Below is the data. Give it again, complete and exact.

^^^^^^^^

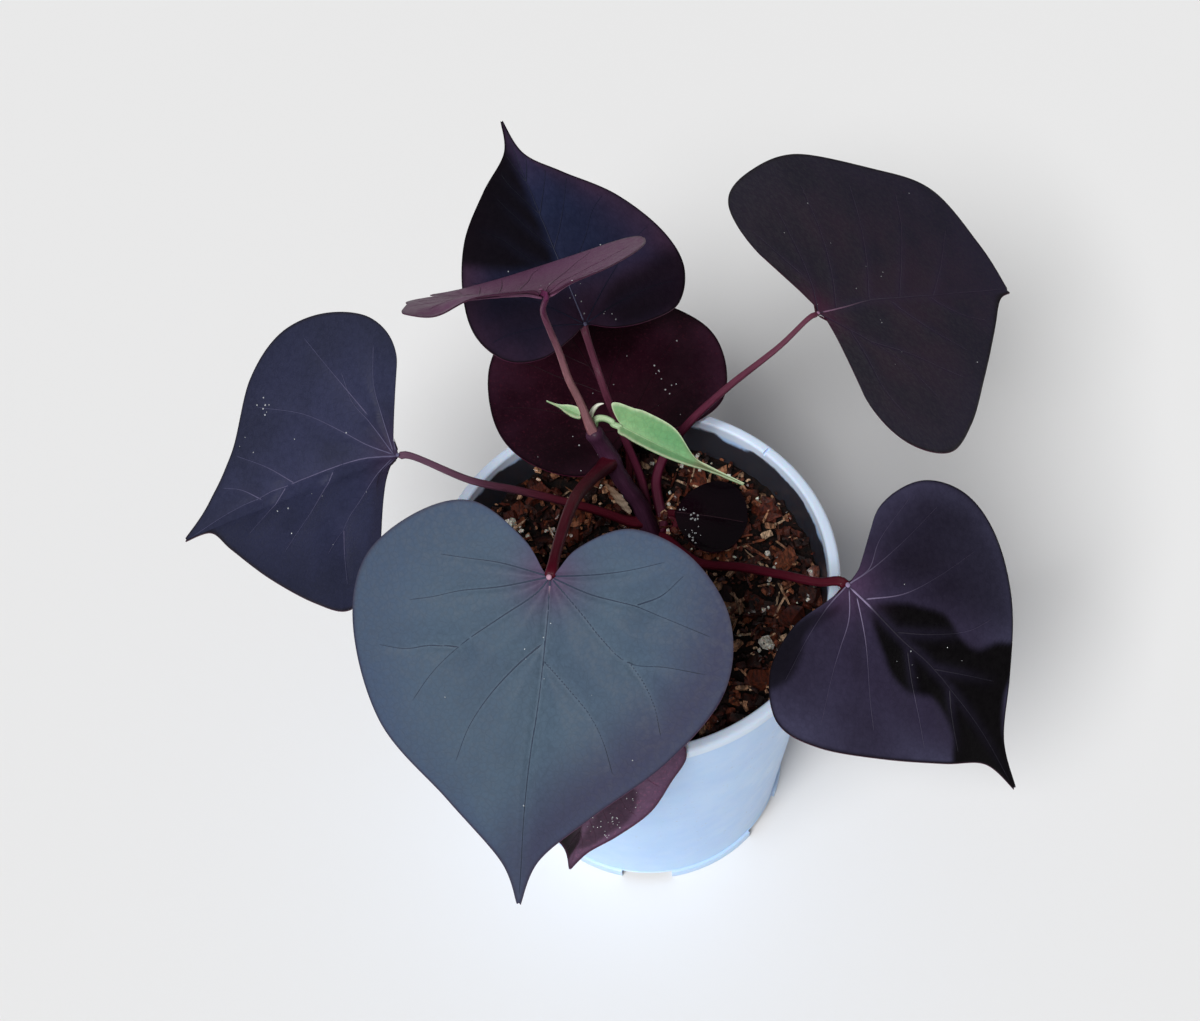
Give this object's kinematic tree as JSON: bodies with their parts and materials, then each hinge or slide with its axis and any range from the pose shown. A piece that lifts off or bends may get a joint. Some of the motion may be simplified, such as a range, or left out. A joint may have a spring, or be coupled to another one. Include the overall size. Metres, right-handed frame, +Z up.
{
  "type": "potted sweet potato vine",
  "caption": "Young ornamental sweet potato vine with dark heart-shaped leaves on long stalks, growing in a round nursery pot of bark mix.",
  "frame": {"origin": "middle of the pot's base, at the height where it meets the table", "axes": "+Z up the pot's axis, -Y towards the plant's front, where the largest leaf hangs, +X to the right of that"},
  "size_m": [0.2214, 0.1871, 0.2009],
  "materials": {
    "pot_plastic": "pale bluish white moulded polypropylene, satin",
    "mix": "damp dark peat and bark fines",
    "bark": "damp red-brown bark",
    "perlite": "dull white expanded grains",
    "slate_leaf": "slate-blue bloom on a matte blade",
    "indigo_leaf": "dark indigo blade with a soft sheen",
    "plum_leaf": "near-black plum blade with a soft sheen",
    "wine_leaf": "wet dark wine-red blade",
    "mauve_leaf": "dusty mauve young blade",
    "green_leaf": "soft green young blade",
    "stalk": "burgundy, grooved, satin",
    "young_stalk": "pink-tan, satin",
    "sheath": "dry papery tan"
  },
  "bodies": {
    "root": {"pot": "pot_plastic", "potting_mix": "mix", "bark_chip_1": "bark", "bark_chip_2": "bark", "bark_chip_3": "bark", "bark_chip_4": "bark", "bark_chip_5": "bark", "bark_chip_6": "bark", "bark_chip_7": "bark", "bark_chip_8": "bark", "bark_chip_9": "bark", "bark_chip_10": "bark", "bark_chip_11": "bark", "bark_chip_12": "bark", "perlite_1": "perlite", "perlite_2": "perlite", "perlite_3": "perlite", "main_stem": "stalk", "stalk_front": "stalk", "stalk_left": "stalk", "stalk_rear": "stalk", "stalk_rear_lower": "stalk", "stalk_right_rear": "stalk", "stalk_right_front": "stalk", "stalk_young": "young_stalk", "stalk_trailing": "stalk", "stalk_low": "stalk", "stalk_green": "green_leaf", "bud": "green_leaf", "sheath": "sheath", "leaf_front": "slate_leaf", "leaf_left": "indigo_leaf", "leaf_rear": "indigo_leaf", "leaf_rear_lower": "wine_leaf", "leaf_right_rear": "plum_leaf", "leaf_right_front": "plum_leaf", "leaf_young": "mauve_leaf", "leaf_trailing": "mauve_leaf", "leaf_low": "wine_leaf", "leaf_green": "green_leaf", "leaf_tiny": "green_leaf"}
  },
  "joints": []
}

^^^^^^^^

Output of the exercise:
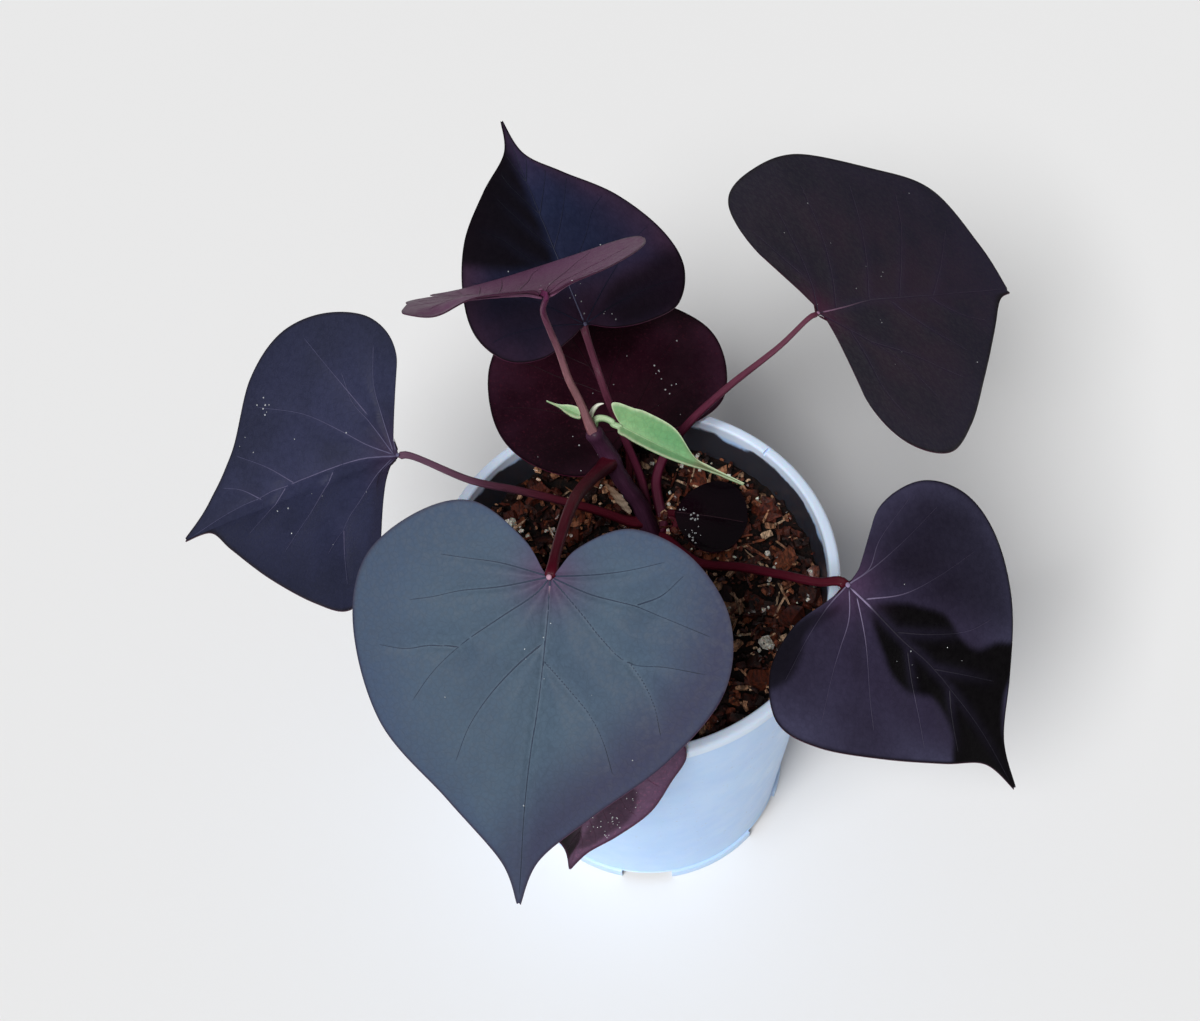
Give this object's kinematic tree as JSON: bodies with their parts and materials, then each hinge or slide with its axis and any range from the pose shown. A piece that lifts off or bends may get a joint. Some of the motion may be simplified, such as a range, or left out. A joint may have a spring, or be coupled to another one. Include the overall size. Metres, right-handed frame, +Z up.
{
  "type": "potted sweet potato vine",
  "caption": "Young ornamental sweet potato vine with dark heart-shaped leaves on long stalks, growing in a round nursery pot of bark mix.",
  "frame": {"origin": "middle of the pot's base, at the height where it meets the table", "axes": "+Z up the pot's axis, -Y towards the plant's front, where the largest leaf hangs, +X to the right of that"},
  "size_m": [0.2214, 0.1871, 0.2009],
  "materials": {
    "pot_plastic": "pale bluish white moulded polypropylene, satin",
    "mix": "damp dark peat and bark fines",
    "bark": "damp red-brown bark",
    "perlite": "dull white expanded grains",
    "slate_leaf": "slate-blue bloom on a matte blade",
    "indigo_leaf": "dark indigo blade with a soft sheen",
    "plum_leaf": "near-black plum blade with a soft sheen",
    "wine_leaf": "wet dark wine-red blade",
    "mauve_leaf": "dusty mauve young blade",
    "green_leaf": "soft green young blade",
    "stalk": "burgundy, grooved, satin",
    "young_stalk": "pink-tan, satin",
    "sheath": "dry papery tan"
  },
  "bodies": {
    "root": {"pot": "pot_plastic", "potting_mix": "mix", "bark_chip_1": "bark", "bark_chip_2": "bark", "bark_chip_3": "bark", "bark_chip_4": "bark", "bark_chip_5": "bark", "bark_chip_6": "bark", "bark_chip_7": "bark", "bark_chip_8": "bark", "bark_chip_9": "bark", "bark_chip_10": "bark", "bark_chip_11": "bark", "bark_chip_12": "bark", "perlite_1": "perlite", "perlite_2": "perlite", "perlite_3": "perlite", "main_stem": "stalk", "stalk_front": "stalk", "stalk_left": "stalk", "stalk_rear": "stalk", "stalk_rear_lower": "stalk", "stalk_right_rear": "stalk", "stalk_right_front": "stalk", "stalk_young": "young_stalk", "stalk_trailing": "stalk", "stalk_low": "stalk", "stalk_green": "green_leaf", "bud": "green_leaf", "sheath": "sheath", "leaf_front": "slate_leaf", "leaf_left": "indigo_leaf", "leaf_rear": "indigo_leaf", "leaf_rear_lower": "wine_leaf", "leaf_right_rear": "plum_leaf", "leaf_right_front": "plum_leaf", "leaf_young": "mauve_leaf", "leaf_trailing": "mauve_leaf", "leaf_low": "wine_leaf", "leaf_green": "green_leaf", "leaf_tiny": "green_leaf"}
  },
  "joints": []
}